By GottaLaff
Via the L.A. Times:
There is still some sanity in the corporate media, and for that I am grateful.It was a fascinating and unsettling interview nonetheless, first and foremost because it's been nearly two weeks since Republican presidential nominee John McCain announced the Alaskan governor as his chosen running mate and these are the first non-scripted words the American people have heard from her.
For days now, the media has obligingly reacted as if J.D. Salinger had suddenly decided to break his decades-long silence. Caught up in an anticipatory frenzy usually reserved for damage-control celebrity sit-downs -- Paris Hilton on "Larry King," Tom Cruise on "Oprah"-- everyone seemed to forget that this is a vice presidential candidate, a public servant who should not be playing hard to get with reporters and whose main job it is to articulate the positions and policies of her ticket.[...]
Even Gibson acted as if he feared this might be the one shot the entire Fourth Estate gets, conducting what was essentially a high-level, high-pressure interview with a job candidate who quickly revealed that her skill set is heavy on can-do-attitude, and light on company policy comprehension. Appearing momentarily stricken by some of the almost professorially pointed policy questions -- and embarrassingly baffled by his reference to the Bush Doctrine -- the Alaskan governor never missed a beat, though in fine political style she managed avoid to more questions than she answered, or at least answered in a way that had little connection to the question. [...]

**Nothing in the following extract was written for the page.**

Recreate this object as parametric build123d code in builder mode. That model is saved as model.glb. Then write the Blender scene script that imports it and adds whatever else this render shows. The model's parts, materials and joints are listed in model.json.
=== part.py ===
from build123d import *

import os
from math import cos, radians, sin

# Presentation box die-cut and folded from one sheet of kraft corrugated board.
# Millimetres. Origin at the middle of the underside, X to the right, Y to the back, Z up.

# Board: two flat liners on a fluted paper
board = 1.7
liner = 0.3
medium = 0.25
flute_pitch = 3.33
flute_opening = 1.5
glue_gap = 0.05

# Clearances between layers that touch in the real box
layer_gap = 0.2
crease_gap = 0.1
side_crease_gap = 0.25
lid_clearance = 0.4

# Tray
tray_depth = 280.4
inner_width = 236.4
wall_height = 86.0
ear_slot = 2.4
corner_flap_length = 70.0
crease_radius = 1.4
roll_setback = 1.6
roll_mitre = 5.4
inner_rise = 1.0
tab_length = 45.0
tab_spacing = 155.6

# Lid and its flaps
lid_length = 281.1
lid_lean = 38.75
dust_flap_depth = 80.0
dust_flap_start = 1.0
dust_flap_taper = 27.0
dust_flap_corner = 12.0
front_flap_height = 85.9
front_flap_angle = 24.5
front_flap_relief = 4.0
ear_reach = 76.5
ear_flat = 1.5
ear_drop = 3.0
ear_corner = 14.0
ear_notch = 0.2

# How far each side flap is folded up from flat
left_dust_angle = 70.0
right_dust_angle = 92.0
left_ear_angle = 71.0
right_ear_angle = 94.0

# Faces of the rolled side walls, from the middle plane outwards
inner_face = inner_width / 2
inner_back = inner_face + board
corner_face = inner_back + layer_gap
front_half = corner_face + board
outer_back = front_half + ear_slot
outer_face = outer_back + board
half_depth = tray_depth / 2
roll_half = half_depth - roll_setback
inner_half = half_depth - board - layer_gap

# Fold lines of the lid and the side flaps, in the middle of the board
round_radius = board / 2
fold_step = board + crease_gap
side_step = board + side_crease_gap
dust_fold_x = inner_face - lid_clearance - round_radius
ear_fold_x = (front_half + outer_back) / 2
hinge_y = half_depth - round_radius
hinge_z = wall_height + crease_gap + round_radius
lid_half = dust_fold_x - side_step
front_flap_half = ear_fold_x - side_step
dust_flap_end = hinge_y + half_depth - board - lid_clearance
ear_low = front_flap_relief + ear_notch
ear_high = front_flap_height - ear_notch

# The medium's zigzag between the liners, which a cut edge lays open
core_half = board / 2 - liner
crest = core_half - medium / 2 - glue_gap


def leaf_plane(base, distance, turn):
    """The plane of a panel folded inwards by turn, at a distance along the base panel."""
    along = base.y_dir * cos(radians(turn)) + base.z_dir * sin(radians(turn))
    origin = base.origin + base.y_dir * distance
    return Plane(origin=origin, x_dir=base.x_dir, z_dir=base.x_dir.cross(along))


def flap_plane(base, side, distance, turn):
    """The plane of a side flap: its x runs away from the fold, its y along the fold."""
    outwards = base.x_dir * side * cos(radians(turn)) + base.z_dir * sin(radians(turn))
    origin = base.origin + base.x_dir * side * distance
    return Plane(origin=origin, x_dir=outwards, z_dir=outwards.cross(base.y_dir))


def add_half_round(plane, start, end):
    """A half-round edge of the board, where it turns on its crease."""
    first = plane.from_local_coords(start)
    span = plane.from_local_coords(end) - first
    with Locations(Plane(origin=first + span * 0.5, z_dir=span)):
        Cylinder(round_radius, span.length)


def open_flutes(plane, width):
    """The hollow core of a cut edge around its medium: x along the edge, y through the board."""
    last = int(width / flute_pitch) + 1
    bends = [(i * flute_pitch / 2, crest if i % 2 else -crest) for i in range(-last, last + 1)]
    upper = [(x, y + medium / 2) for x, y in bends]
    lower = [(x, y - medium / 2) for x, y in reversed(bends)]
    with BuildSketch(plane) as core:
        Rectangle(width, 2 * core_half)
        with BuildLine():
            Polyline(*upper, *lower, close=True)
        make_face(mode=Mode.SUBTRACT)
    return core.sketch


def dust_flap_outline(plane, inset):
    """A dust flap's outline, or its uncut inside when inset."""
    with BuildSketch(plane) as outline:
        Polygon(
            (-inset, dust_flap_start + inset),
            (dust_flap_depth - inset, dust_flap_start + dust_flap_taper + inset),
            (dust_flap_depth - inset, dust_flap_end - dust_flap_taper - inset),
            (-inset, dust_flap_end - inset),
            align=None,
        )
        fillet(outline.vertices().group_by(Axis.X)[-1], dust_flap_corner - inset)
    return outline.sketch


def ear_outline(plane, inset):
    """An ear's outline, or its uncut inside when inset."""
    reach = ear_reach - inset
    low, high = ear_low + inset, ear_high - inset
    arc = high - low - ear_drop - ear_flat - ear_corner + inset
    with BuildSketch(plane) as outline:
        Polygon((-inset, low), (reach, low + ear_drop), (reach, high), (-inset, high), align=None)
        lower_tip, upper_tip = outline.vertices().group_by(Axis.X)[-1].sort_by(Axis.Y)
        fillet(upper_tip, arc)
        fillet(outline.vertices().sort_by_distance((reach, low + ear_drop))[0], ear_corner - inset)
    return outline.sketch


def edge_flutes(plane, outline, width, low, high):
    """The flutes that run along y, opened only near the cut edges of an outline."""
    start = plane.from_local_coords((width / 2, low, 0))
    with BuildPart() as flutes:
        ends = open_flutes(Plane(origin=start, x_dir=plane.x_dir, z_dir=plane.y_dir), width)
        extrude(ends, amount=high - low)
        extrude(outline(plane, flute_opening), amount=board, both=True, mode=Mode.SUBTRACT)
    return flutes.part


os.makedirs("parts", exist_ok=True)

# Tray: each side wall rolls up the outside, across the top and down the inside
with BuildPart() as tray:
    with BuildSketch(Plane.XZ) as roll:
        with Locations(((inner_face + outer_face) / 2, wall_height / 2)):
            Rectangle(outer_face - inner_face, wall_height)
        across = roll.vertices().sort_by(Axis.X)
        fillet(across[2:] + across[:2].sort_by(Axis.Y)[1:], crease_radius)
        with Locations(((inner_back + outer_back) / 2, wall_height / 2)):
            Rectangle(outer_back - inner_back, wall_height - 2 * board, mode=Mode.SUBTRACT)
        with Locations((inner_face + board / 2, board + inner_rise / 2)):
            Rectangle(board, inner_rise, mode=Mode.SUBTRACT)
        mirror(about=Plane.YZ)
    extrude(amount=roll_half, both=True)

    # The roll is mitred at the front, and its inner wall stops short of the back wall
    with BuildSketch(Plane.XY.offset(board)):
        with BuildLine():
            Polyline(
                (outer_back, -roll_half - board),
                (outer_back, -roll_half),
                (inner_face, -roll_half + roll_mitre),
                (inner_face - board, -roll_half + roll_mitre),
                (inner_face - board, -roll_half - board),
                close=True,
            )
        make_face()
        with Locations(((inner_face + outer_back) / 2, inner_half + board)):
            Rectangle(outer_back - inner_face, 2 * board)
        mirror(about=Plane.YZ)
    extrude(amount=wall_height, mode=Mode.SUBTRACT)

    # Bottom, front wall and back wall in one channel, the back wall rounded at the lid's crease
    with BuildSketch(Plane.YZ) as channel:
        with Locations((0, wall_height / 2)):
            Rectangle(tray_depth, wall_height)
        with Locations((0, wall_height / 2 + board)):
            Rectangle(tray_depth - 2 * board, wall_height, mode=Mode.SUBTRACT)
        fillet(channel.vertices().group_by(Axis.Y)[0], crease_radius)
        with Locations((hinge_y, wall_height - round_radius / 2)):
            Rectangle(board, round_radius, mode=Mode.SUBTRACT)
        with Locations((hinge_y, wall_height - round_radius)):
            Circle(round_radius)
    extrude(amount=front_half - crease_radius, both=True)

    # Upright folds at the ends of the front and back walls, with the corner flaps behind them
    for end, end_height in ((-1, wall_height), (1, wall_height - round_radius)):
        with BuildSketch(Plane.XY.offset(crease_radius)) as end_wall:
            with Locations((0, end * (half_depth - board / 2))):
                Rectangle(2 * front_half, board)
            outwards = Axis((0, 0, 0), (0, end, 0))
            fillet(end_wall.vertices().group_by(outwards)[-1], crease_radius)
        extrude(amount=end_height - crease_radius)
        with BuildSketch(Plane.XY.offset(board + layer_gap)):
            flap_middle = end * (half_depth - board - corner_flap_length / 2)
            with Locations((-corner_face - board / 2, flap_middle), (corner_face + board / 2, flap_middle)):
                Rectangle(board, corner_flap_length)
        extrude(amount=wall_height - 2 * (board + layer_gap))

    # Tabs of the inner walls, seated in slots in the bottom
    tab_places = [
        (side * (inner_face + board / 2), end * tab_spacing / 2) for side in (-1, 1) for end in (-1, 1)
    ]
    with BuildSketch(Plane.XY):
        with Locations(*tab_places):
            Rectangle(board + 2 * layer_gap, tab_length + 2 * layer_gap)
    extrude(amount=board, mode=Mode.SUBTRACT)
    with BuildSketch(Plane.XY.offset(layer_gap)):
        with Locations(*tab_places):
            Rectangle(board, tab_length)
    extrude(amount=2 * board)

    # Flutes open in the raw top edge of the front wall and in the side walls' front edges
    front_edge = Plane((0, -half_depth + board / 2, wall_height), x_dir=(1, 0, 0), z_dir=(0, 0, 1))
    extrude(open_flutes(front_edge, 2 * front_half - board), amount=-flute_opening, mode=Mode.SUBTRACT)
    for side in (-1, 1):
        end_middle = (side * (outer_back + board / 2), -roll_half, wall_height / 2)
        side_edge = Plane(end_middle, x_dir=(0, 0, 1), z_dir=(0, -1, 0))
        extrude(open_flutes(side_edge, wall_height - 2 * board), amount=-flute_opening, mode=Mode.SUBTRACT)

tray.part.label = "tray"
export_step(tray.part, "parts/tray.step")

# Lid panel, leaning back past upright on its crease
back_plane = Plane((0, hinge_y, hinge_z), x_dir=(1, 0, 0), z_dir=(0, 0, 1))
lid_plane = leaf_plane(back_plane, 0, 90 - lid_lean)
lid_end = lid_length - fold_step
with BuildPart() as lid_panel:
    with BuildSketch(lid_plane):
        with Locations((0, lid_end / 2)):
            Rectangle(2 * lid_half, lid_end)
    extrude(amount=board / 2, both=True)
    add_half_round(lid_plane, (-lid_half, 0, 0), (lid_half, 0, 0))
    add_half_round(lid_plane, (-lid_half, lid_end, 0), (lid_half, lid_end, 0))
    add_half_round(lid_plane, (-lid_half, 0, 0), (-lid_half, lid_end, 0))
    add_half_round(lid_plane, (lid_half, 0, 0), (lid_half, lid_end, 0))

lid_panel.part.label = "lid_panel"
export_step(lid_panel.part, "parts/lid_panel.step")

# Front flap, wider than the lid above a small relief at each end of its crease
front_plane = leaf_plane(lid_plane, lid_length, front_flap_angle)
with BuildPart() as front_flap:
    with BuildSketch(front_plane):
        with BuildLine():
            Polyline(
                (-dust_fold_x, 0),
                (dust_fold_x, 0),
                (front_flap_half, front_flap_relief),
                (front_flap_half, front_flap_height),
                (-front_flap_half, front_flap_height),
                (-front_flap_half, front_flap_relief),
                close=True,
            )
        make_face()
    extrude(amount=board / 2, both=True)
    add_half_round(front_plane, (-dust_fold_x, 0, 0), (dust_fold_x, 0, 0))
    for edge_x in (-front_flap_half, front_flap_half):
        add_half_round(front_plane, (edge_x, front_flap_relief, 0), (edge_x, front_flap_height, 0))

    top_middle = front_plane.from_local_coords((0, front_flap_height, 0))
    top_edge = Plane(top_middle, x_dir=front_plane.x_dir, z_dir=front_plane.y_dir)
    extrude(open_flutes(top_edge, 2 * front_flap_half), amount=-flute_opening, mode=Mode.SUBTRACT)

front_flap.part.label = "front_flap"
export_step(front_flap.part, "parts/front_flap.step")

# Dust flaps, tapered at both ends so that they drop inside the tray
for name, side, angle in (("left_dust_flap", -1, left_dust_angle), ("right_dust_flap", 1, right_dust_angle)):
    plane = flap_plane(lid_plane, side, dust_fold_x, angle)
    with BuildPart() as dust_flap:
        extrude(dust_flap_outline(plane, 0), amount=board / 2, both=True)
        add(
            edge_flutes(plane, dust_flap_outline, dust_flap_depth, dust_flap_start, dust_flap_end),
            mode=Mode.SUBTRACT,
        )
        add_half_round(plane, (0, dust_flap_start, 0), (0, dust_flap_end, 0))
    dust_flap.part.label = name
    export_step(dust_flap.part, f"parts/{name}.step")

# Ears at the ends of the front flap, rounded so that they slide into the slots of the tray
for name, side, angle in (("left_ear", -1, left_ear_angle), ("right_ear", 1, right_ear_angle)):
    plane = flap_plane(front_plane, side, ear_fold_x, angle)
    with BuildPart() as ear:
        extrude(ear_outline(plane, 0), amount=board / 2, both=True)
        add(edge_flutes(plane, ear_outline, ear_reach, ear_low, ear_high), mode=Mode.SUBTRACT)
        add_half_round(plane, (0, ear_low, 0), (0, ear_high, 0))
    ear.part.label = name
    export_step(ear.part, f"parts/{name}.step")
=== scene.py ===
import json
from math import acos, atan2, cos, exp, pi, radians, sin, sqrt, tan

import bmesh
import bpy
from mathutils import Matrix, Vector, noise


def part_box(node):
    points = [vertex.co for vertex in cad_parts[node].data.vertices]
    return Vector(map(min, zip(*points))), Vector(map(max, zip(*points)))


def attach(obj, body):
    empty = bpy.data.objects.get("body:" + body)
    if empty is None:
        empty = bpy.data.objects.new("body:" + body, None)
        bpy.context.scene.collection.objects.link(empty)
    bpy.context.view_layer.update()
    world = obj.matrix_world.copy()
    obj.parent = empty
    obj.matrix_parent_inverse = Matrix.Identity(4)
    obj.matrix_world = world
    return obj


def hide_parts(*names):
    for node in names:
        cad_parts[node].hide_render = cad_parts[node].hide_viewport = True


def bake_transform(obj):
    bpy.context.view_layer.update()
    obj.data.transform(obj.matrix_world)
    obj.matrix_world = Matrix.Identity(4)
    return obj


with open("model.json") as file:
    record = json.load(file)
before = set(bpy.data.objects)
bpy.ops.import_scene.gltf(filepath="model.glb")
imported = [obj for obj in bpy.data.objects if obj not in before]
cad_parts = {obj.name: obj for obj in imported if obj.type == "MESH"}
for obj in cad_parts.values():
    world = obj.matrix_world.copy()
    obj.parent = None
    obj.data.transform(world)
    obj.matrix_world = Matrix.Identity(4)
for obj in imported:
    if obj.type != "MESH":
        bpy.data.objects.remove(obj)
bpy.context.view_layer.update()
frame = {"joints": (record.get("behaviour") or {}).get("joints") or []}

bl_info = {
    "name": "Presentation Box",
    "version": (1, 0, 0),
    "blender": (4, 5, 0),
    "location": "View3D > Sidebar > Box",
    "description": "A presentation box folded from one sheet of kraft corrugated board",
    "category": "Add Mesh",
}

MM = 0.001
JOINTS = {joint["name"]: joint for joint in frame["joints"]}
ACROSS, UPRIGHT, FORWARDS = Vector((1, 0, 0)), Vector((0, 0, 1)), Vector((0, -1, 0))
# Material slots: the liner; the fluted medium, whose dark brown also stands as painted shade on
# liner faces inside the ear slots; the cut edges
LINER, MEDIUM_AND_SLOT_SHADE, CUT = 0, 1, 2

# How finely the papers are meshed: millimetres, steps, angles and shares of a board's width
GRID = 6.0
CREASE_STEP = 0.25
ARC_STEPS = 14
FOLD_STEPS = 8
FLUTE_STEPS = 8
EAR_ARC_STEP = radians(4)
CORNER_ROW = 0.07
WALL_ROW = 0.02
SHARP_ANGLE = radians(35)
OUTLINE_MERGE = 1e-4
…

Still, the inevitable parsing and analysis of Palin’s answers and performance in this interview, however tempting, is almost beside the point. In this case, her actions, or non-actions, have spoken much louder than any words. She didn’t blink, she told Gibson, when McCain asked her to join his ticket. But she certainly blinked after. What sort of reform-minded politician waits two weeks before giving an interview?
Since when it is OK that the American people have to wait in breathless anticipation for its nominated candidates to speak to them en masse? Since when do we have to rely on a single interview, from a single source, to introduce us to a woman who claims she would be privileged to lead us?
In a world that is measured by milliseconds, a broken-up hour is too short to offer, a week is simply too long to wait. Such manipulation of a public moment is simple exploitation. If Palin was trying to prove that she’s just a sense-talkin’ hockey mom from Alaska, she couldn’t have gone about it in a more wrong-headed way.